Some, but not all, in Europe parade their anger and talk of 'resistance', but "the truth is that the Europeans never really cared about Greenland. It was the first country to leave the EU - in 1985 - long before Brexit. It's a fishing nation; fish is over 90% of its exports. And it left because EU fisheries policies would have deprived it of the right to manage its own stocks. Greenland could have been the EU's, had it really wanted to keep it", writes Munchau.
Does Europe have the will or the means to resist Trump ? No, it does not. It is the U.S., not Europe, that has the 'trade bazooka': Europe consciously decided (as part of the Ukraine project) to become 60% dependent on American liquified natural gas for its energy. The EU under NATO remains a U.S. garrison state with major U.S. bases in the Netherlands, Germany, Spain, Italy, Poland, Belgium, Portugal, Greece and Norway. Without the U.S. security umbrella, the EU nuclear deterrent collapses. Without the U.S., the Five Eyes is finished. (Canada's shift eastwards may have already begun the fracturing of NATO. The demise of Five Eyes could prove to be far more consequential than the end of NATO).
European capitals reportedly are hatching a plan to force Trump to back down over his demands to take control of Greenland from Denmark. Or rather, they're hatching several different plans and throwing everything they have at anyone they think might listen - fuelling strong suspicions that they are not speaking with one voice, and that they understand Europe's weakness.

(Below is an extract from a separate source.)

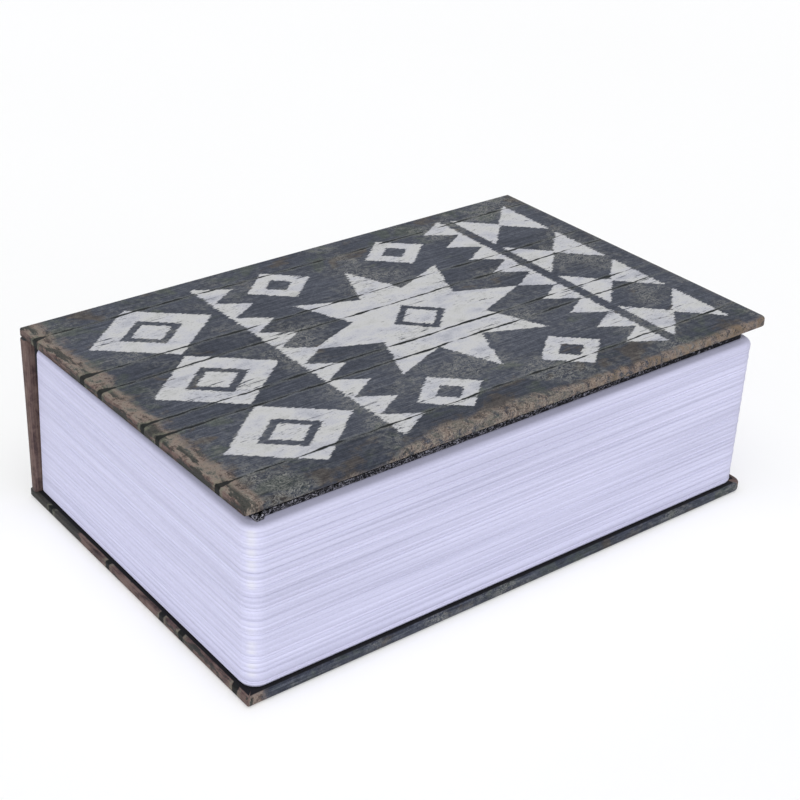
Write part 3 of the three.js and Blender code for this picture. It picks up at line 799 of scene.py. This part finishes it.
def tilted(rings):
    """From the front cover's own frame to the row frame, with the slight skew of a paper joint."""
    c, s = math.cos(COVER_SKEW), math.sin(COVER_SKEW)
    rings = [
        np.c_[
            HALF_WIDTH + (r[:, 0] - HALF_WIDTH) * c - r[:, 1] * s,
            (r[:, 0] - HALF_WIDTH) * s + r[:, 1] * c,
            r[:, 2],
        ]
        for r in rings
    ]
    c, s = math.cos(COVER_TILT), math.sin(COVER_TILT)
    return [
        np.c_[
            r[:, 0] * c - r[:, 2] * s - HALF_WIDTH,
            r[:, 1],
            r[:, 0] * s + r[:, 2] * c + HINGE_Z,
        ]
        for r in rings
    ]


def upturned(rings):
    """From the back cover's own frame, with its printed face up, to its place under the book."""
    return [np.c_[r[:, 0] - HALF_WIDTH, r[:, 1], THICK - r[:, 2]] for r in rings]


def onward(sheets, start, run=1.0):
    """Places on the printed sheet, counted from a start, back towards the fore-edge where run is -1."""
    return np.concatenate([np.c_[start + run * r[:, 0], r[:, 1], r[:, 2]] for r in sheets])


rings, sheets = cover(FRONT_SPINE, FRONT_FORE, FRONT_HALF, 2.2)
front = piece("front_case", *skin(tilted(rings)), sheet=np.concatenate(sheets))
paint(front, "front")
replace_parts(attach(front, "front_cover"), "front_wrap")

rings, sheets = cover(0.0, BACK_FORE, HALF_LENGTH, 3.4)
back = piece("back_case", *skin(upturned(rings)), sheet=onward(sheets, BACK_START, -1.0))
paint(back, "back")
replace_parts(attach(back, "book"), "back_wrap")

lining = piece("front_pastedown", *skin(tilted(pastedown(FRONT_LINING, FRONT_FORE))))
paint(lining, "paper")
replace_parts(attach(lining, "front_cover"), "front_lining")

lining = piece("back_pastedown", *skin(upturned(pastedown(0.0, BACK_FORE))))
paint(lining, "paper")
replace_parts(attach(lining, "book"), "back_lining")


def spine():
    """
    Spine board in its wrap, standing on the back cover. Its outer face flares a little towards the top, its
    long edges are rounded, and the print turns in over its ends.
    """
    radius, steps = 0.7, 12
    foot, top = THICK + 0.3, SPINE_TOP - 0.3
    levels = [(0.3, THICK), (0.08, THICK + 0.1), (0.0, foot)]
    levels += [(0.0, foot + (top - foot) * k / steps) for k in range(1, steps + 1)]
    levels += [(0.08, SPINE_TOP - 0.1), (0.3, SPINE_TOP)]
    rings, sheets = [], []
    for inset, z in levels:
        flare = 0.22 * max(0.0, (z - 30.0) / 22.7) ** 2
        ring, ways = outline(
            SPINE_FACE + inset - flare,
            SPINE_FACE + THICK - inset,
            inset - HALF_LENGTH,
            HALF_LENGTH - inset,
            radius - inset,
            short=3,
            long=30,
        )
        depth = ring[:, 0] - SPINE_FACE
        beyond = np.where(ways[:, 0] > 0.5, depth + 2.0 * (HALF_LENGTH - abs(ring[:, 1])), depth)
        across = np.where(ring[:, 1] < 0, ring[:, 1] - beyond, ring[:, 1] + beyond)
        sheets.append(np.c_[np.full(len(ring), z - HINGE_Z), across, np.zeros(len(ring))])
        rings.append(level(ring, z, -HALF_WIDTH))
    return rings, sheets


rings, sheets = spine()
spine_case = piece("spine_case", *skin(rings), sheet=np.concatenate(sheets))
paint(spine_case, "spine", "paper")
for face in spine_case.data.polygons:
    inner = face.normal.x > 0.7 and abs(face.center.y / MM) < HALF_LENGTH - TURN_IN
    if inner or abs(face.normal.z) > 0.9:
        face.material_index = 1
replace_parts(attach(spine_case, "book"), "spine_wrap")


def fold(path, half, filling, flip=1.0, skew=0.0):
    """
    Sheet of paper along a path of (x, z) points, reaching half its length to tail and head; behind it, glue
    fills the corner by up to the filling. The far end of the path follows a cover's skew.
    """
    thickness, steps = 0.16, 24
    path = np.array(path, float)
    way = np.gradient(path, axis=0)
    way /= np.linalg.norm(way, axis=1)[:, None]
    normal = np.c_[-way[:, 1], way[:, 0]] * flip
    hump = np.sin(np.linspace(0, math.pi, len(path)))[:, None] * filling
    loop = np.concatenate([path - normal * hump, (path + normal * thickness)[::-1]])
    run = np.r_[0.0, np.cumsum(np.linalg.norm(np.diff(path, axis=0), axis=1))]
    follow = np.clip(1.8 * run / run[-1] - 0.6, 0, 1)
    run = np.concatenate([run, run[::-1]])
    follow = np.concatenate([follow, follow[::-1]])
    rings, sheets = [], []
    for k in range(steps + 1):
        y = 2 * half * k / steps - half
        shift = follow * -y * math.sin(skew)
        rings.append(np.c_[loop[:, 0] + shift - HALF_WIDTH, np.full(len(loop), y), loop[:, 1]])
        sheets.append(np.c_[run, np.full(len(loop), y), np.zeros(len(loop))])
    return rings, sheets


# Up the spine's outer face and over its top onto the front cover's edge
path = [
    (0.92, 50.6), (0.86, 51.4), (0.82, 52.2), (0.75, 52.7), (0.69, 53.05),
    (0.65, 53.4), (0.63, 53.8), (0.63, 54.3),
]
rings, sheets = fold(path, 89.2, 0.55, skew=COVER_SKEW)
joint = piece("front_joint", *skin(rings), sheet=onward(sheets, -2.4))
paint(joint, "spine")
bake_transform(joint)

# Down the spine's outer face onto the back cover's edge
path = [
    (0.9, 5.6), (0.88, 4.6), (0.82, 3.7), (0.66, 3.0), (0.42, 2.5), (0.25, 2.0), (0.2, 1.5),
]
rings, sheets = fold(path, 89.4, 0.5, flip=-1.0)
joint = piece("back_joint", *skin(rings), sheet=onward(sheets, -47.4, -1.0))
paint(joint, "spine")
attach(joint, "book")


# Page block


def block_levels():
    """
    (height, rounding, inset of the ribs) up the ribbed face, which is rounded at foot and rim; the ribs are
    uneven, with a broad plain band near the foot.
    """
    foot, rim, depth = 1.4, 1.5, 0.32
    plain, count = (0.6, 2.7, 1.6), 28
    levels = []
    for angle in QUARTER:
        levels.append((BLOCK_BOTTOM + foot * (1 - math.cos(angle)), foot * (1 - math.sin(angle)), 0.0))
    shares = [1 + 0.28 * (math.sin(2.4 * k) + math.sin(5.1 * k)) for k in range(count)]
    run = BLOCK_TOP - rim - BLOCK_BOTTOM - foot - sum(plain)
    z = BLOCK_BOTTOM + foot
    heights = list(plain) + [share / sum(shares) * run for share in shares]
    for k, tall in enumerate(heights):
        stand = 0.3 * depth * (0.5 + 0.5 * math.sin(3.7 * k + 1.0))
        deep = depth * (0.55 + 0.45 * math.sin(1.9 * k) ** 2)
        for part, inset in (
            (0.16, stand + deep * 0.3),
            (0.32, stand),
            (0.62, stand * 0.8),
            (0.8, stand + deep * 0.12),
            (0.92, stand + deep * 0.55),
        ):
            levels.append((z + tall * part, 0.0, inset))
        z += tall
        if k < len(heights) - 1:
            levels.append((z, 0.0, stand * 0.5 + deep))
    for angle in QUARTER:
        levels.append((BLOCK_TOP - rim * (1 - math.sin(angle)), rim * (1 - math.cos(angle)), 0.0))
    return levels


def page_block():
    """Ribbed frame: outside, rim, opening for the box, and the hollow behind the wall."""
    grid = 9, 26, 40
    rings = []

    def ring(x0, x1, half, fore, back, z, rib=0.0):
        """
        One ring, with corners of the radii fore and back; its ribs fade out over the first 10 mm from the
        spine side.
        """
        wide, _ = outline(x0, x1 - rib, rib - half, half - rib, fore - rib, *grid)
        tight, _ = outline(x0, x1, 0.1 - half, half - 0.1, back, *grid)
        blend = np.clip((wide[:, 0] - x0 - fore) / 10.0, 0, 1)[:, None]
        rings.append(level(tight * (1 - blend) + wide * blend, z, -HALF_WIDTH))

    for z, rounding, rib in block_levels():
        lean = 3.9 + 2.6 * (z - BLOCK_BOTTOM) / (BLOCK_TOP - BLOCK_BOTTOM)
        ring(lean, BLOCK_FORE - rounding, BLOCK_HALF - rounding, BLOCK_RADIUS - rounding, 1.2, z, rib)
    spine_side, lip, wall = 8.3, 6.0, 2.4
    mouth = spine_side, BLOCK_FORE - lip, BLOCK_HALF - lip, 1.0, 1.0
    hollow = spine_side, BLOCK_FORE - wall, BLOCK_HALF - wall, BLOCK_RADIUS - wall, 1.0
    under_rim, over_foot = BLOCK_TOP - 2.4, BLOCK_BOTTOM + 1.6
    ring(spine_side - 0.2, BLOCK_FORE - lip + 0.2, BLOCK_HALF - lip + 0.2, 1.2, 1.2, BLOCK_TOP)
    ring(*mouth, BLOCK_TOP)
    ring(*mouth, under_rim)
    ring(*hollow, under_rim)
    ring(*hollow, over_foot)
    ring(*mouth, over_foot)
    ring(*mouth, BLOCK_BOTTOM)
    return rings


block_piece = piece("page_edges", *skin(page_block(), ends="looped"))
paint(block_piece, "page")
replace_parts(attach(block_piece, "book"), "page_block")


# Steel box, lid and lock: the CAD pieces with broken edges

DRESSED = [
    ("box_body", "box_tray", "book", "coat", "black_steel", 0.22),
    ("box_lid", "lid_plate", "lid", "coat", "black_steel", 0.25),
    ("lock_keeper", "keeper_bracket", "book", "zinc", "zinc_steel", 0.15),
    ("hinge_pin", "hinge_wire", "book", "zinc", "zinc_steel", 0.15),
    ("lock_barrel", "lock_housing", "lid", "chrome", "lock_chrome", 0.18),
    ("lock_washer", "tooth_washer", "lid", "zinc", "zinc_steel", 0.1),
    ("lock_nut", "hex_nut", "lid", "zinc", "zinc_steel", 0.25),
    ("lock_plug", "lock_core", "lock", "chrome", "lock_chrome", 0.1),
    ("lock_cam", "cam_lever", "lock", "zinc", "zinc_steel", 0.15),
    ("cam_screw", "cam_bolt", "lock", "zinc", "zinc_steel", 0.15),
    ("cam_washer", "cam_ring", "lock", "zinc", "zinc_steel", 0.1),
]
for node, name, body, look, slot, width in DRESSED:
    made = paint(dressed(node, name, width), look)
    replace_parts(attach(made, body), node)


def mat():
    """Felt mat with soft edges."""
    low, high = (Vector(corner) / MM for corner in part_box("box_mat"))
    radius = 2.2
    levels = [(0.3, low.z), (0.0, low.z + 0.3)]
    levels += [(inset, high.z - drop) for inset, drop in ((0.0, 0.6), (0.15, 0.25), (0.6, 0.05))]
    rings = []
    for inset, z in levels:
        ring, _ = outline(low.x + inset, high.x - inset, low.y + inset, high.y - inset, radius)
        rings.append(level(ring, z))
    return rings


felt_mat = paint(piece("felt_mat", *skin(mat())), "felt")
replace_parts(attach(felt_mat, "book"), "box_mat")

SLOT_LOOKS = {
    "printed_paper": "spine",
    "grey_board": "board",
    "black_paper": "paper",
    "page_plastic": "page",
    "black_steel": "coat",
    "zinc_steel": "zinc",
    "lock_chrome": "chrome",
    "wafer_brass": "brass",
    "felt": "felt",
    "foam_tape": "foam",
}
for entry in frame["record"]["subparts"]:
    paint(frame["nodes"][entry["node"]], SLOT_LOOKS[entry["material_slot"]])


# Floor, light and camera

floor_look = Surface("floor", roughness=0.9)
x, y, z = floor_look.place()
cloud = floor_look.noise(x * 0.004, y * 0.004, z, 2.0)
floor_look.finish(floor_look.tones(cloud, (0.3, (0.95, 0.95, 0.95, 1)), (0.7, (0.96, 0.96, 0.96, 1))))
bpy.ops.mesh.primitive_plane_add(size=6.0, location=(0, 0, -0.0002))
floor = bpy.context.object
floor.name = "floor"
floor.data.materials.append(floor_look.material)

world = bpy.data.worlds.new("world")
bpy.context.scene.world = world
world.use_nodes = True
nodes, links = world.node_tree.nodes, world.node_tree.links
nodes.clear()
output = nodes.new("ShaderNodeOutputWorld")
rays, choose = nodes.new("ShaderNodeLightPath"), nodes.new("ShaderNodeMixShader")
seen = rays.outputs["Is Camera Ray"]
for kind in ("Is Glossy Ray", "Is Transmission Ray"):
    either = nodes.new("ShaderNodeMath")
    either.operation = "MAXIMUM"
    links.new(seen, either.inputs[0])
    links.new(rays.outputs[kind], either.inputs[1])
    seen = either.outputs[0]
links.new(seen, choose.inputs[0])
# Dim and bluish as a light, plain white where it is seen or reflected
for slot, colour, strength in ((1, (0.97, 0.98, 1.0, 1.0), 0.36), (2, (1.0, 1.0, 1.0, 1.0), 1.0)):
    background = nodes.new("ShaderNodeBackground")
    background.inputs["Color"].default_value = colour
    background.inputs["Strength"].default_value = strength
    links.new(background.outputs[0], choose.inputs[slot])
links.new(choose.outputs[0], output.inputs[0])


def soft_lamp(name, azimuth, elevation, strength, spread):
    """Even light from far away; spread is how wide its source looks."""
    data = bpy.data.lights.new(name, "SUN")
    data.energy, data.angle = strength, math.radians(spread)
    turn, lift = math.radians(azimuth), math.radians(elevation)
    towards = Vector((math.cos(turn) * math.cos(lift), math.sin(turn) * math.cos(lift), math.sin(lift)))
    lamp = placed(name, data)
    lamp.location = towards
    lamp.rotation_euler = towards.to_track_quat("Z", "Y").to_euler()


soft_lamp("front_light", -44, 38, 1.99, 12)
soft_lamp("top_light", -40, 80, 0.91, 60)

# The camera stands where a fit to the photograph's corners puts it
CAMERA_PLACE = (333.80, -268.21, 276.83)
CAMERA_RIGHT = (0.6090100, 0.7921109, 0.0408295)
CAMERA_DOWN = (0.4155672, -0.2748141, -0.8670532)
CAMERA_AHEAD = (-0.6755818, 0.5450114, -0.4965399)
FOCAL_PIXELS, IMAGE_PIXELS = 1691.9, 800.0
data = bpy.data.cameras.new("camera")
data.sensor_width = 36.0
data.lens = FOCAL_PIXELS / IMAGE_PIXELS * data.sensor_width
data.clip_start, data.clip_end = 0.05, 20.0
camera = placed("camera", data)
turn = Matrix((CAMERA_RIGHT, CAMERA_DOWN, CAMERA_AHEAD)).transposed()
turn = turn @ Matrix(((1, 0, 0), (0, -1, 0), (0, 0, -1)))
camera.matrix_world = Matrix.Translation([c * MM for c in CAMERA_PLACE]) @ turn.to_4x4()
bpy.context.scene.camera = camera
bpy.context.scene.view_settings.view_transform = "Standard"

The big risk, some European officials admit, is that such blunt challenges to the U.S. would rapidly escalate into a full-blown rupture in the transatlantic relationship, leading perhaps to the demise of NATO. Others argue that the alliance is increasingly toxic under Trump and that Europe needs to move on.
But behind the scenes - as always these days in western Europe - lies 'Project Ukraine'. 'Coalition of the Willing' European members are still fixated on coercing Trump to agree that U.S. military forces will backstop European security guarantees (in the unlikely event of an Ukraine ceasefire coming into effect).
What will be the initial 'Greenland' endgame ? Trump will 'take' Greenland. In the longer timeframe this may lead to the dismemberment of Europe and some European states pursuing individual defence policies. The European élites however, will be more intent on preserving NATO and the semblance of being American 'allies', than 'saving Greenland'.